Keşke doğru olsa!
Emre Kongar 01 Ocak 1970
Dünkü Cumhuriyet’te Duygu Güvenç’in Cerablus haberi, Suriye’de üst üste yapılan sistematik yanlışlardan dönüleceği umudunu yaratıyordu; dilerim doğru çıkar!
Önce haberin öğelerini bir kez daha anımsayalım:
Harekât Rusya’yla koordineli:
Türkiye’nin yurtdışındaki misyonları başta BM olmak üzere bilgilendirmelere devamederken, operasyon başlamadan önce Rusya’ya da bilgi verildiği öğrenildi.
Şam’la koordinasyon niyeti:
Cumhuriyet’e konuşan kaynaklar ise “Suriye’de terör karşıtı eylemler hiç olmadığı kadar önemli” derken, Türkiye’nin operasyonlarını Şam ile koordine etmesi gerektiğini savundu.
Bölge insanının geri dönmesi amaçlanıyor:
Askeri kaynaklar operasyonun tamamlanmasının ardından amacın “terör ve teröristlerden arındırılmış bölge” oluşturarak buraya bölge insanının yerleşmesinin hedeflendiğini belirtti.
Suriye’nin toprak bütünlüğü amaçlar arasında:
Operasyonun 3 amacı şöyle açıklandı:
• Hudut güvenliğini sağlamak,
• IŞİD ile mücadele kapsamında koalisyon güçlerine destek vermek,
• Suriye’nin toprak bütünlüğünü sağlamak.”
***
Türkiye’nin Ortadoğu ve Suriye politikasında beş büyük sistematik hata yapıldı:
1) Ülkelerin içindeki iktidar mücadelelerine ve iç savaşlara doğrudan taraf olunması:
Irak’ta nispeten uzak duruldu, Mısır’da kapısından dönüldü, Suriye’de gırtlağa kadar girildi.
2) Üç yanlış ideolojiye saplanılması:
a- “Kadim kültürümüz” ve “Neo-Osmanlıcılık” söylemleri ve hayalleri ile...
b- “Ilımlı İslam” modeli çerçevesinde...
c- “Mezhepçi çizgide”...
Ortadoğu bölgesinde egemenlik kurulmak istendi.
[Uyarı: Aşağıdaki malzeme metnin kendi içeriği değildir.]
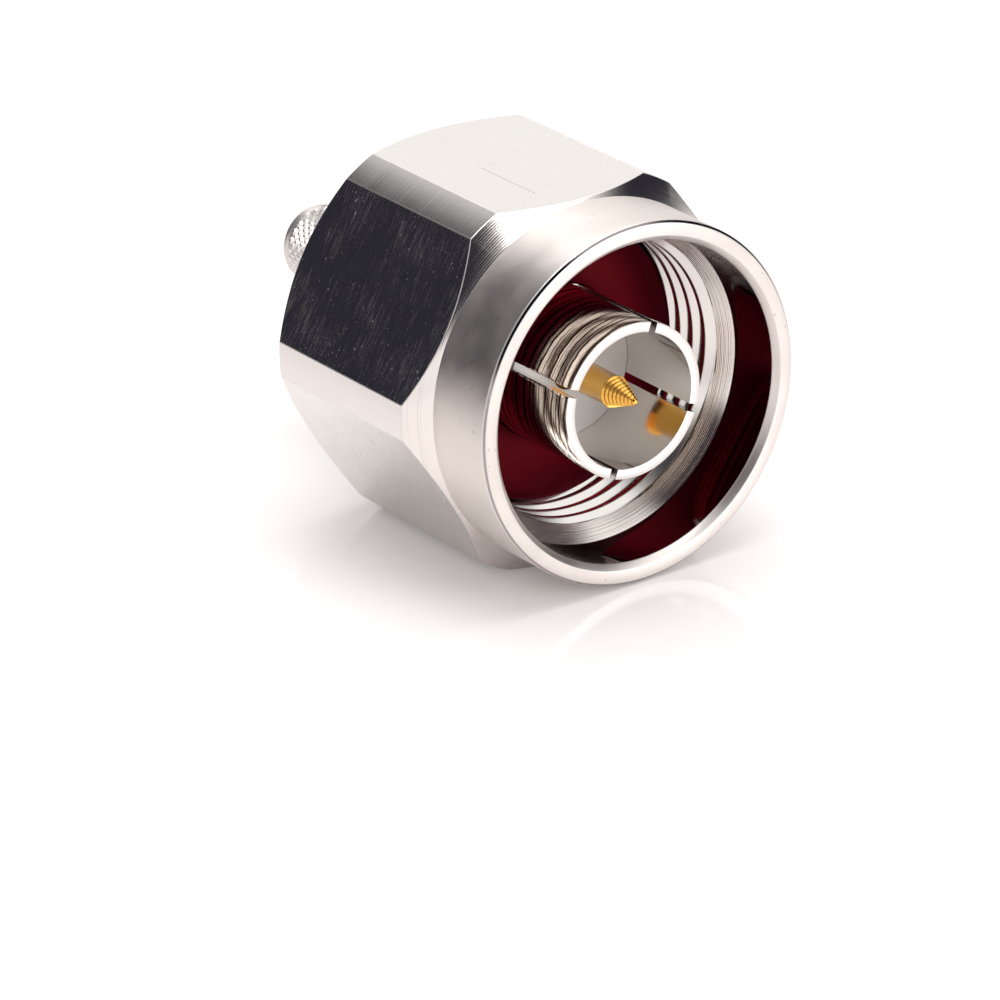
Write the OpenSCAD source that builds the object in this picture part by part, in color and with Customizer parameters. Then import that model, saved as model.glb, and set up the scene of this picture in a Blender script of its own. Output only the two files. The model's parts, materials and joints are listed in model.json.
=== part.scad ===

3) İç politikanın dış politikada, dış politikanın da iç politikada kullanılması:
“Ilımlı İslam” projesine dayalı iç ve dış siyaset, “One minute”, Mavi Marmara, Gazze, seçim sonuçlarının bile İslam Âlemi referanslarıyla kutlanması, Gezi Direnişi’nin bile dışa bağlanması, Rus uçağının düşürülmesi, PKK-PYD-YPG ilişkileri, IŞİD, bombalar, vs.
4) Dünya ve bölge dengelerinin dikkate alınmaması:
Dünya dengeleri açısından, İran ve Rusya yok (ve hatta düşman) sayıldı, ABD’ye de“kraldan çok kralcı” davranıldı.
Bölge dengeleri açısından, oralardaki Kürt, Türkmen, Arap, Nusayri, vb gibi kimlikleri tanımak yerine, Sünni İslam kimliği öne çıkarıldı.
5) Kişilere endeksli politikalar izlenmesi:
Saddam, Kaddafi ve Esad karşıtlığı, Mursi yandaşlığı, Sisi karşıtlığı gibi saplantılara teslim olundu.
***
“ABD’nin Siyasal İslam’la Dansı” kitabımda, Türkiye’nin, İran ve Rusya ile olan iyi ilişkilerine ve NATO üyeliğine gönderme yaparak mevcut krizde CİDDİ BİR UZLAŞTIRICI ROL oynayabileceğine işaret etmiştim.
Duygu Güvenç’in haberi bana bu konuda “Acaba” dedirtti...
Yine de, baştaki kadrolara, bugüne kadar izlenen yanlış politikalara, yapılan ısrarlı hatalara bakınca ve “Mercidabık” naralarını duydukça pek de umutlu olamıyorum!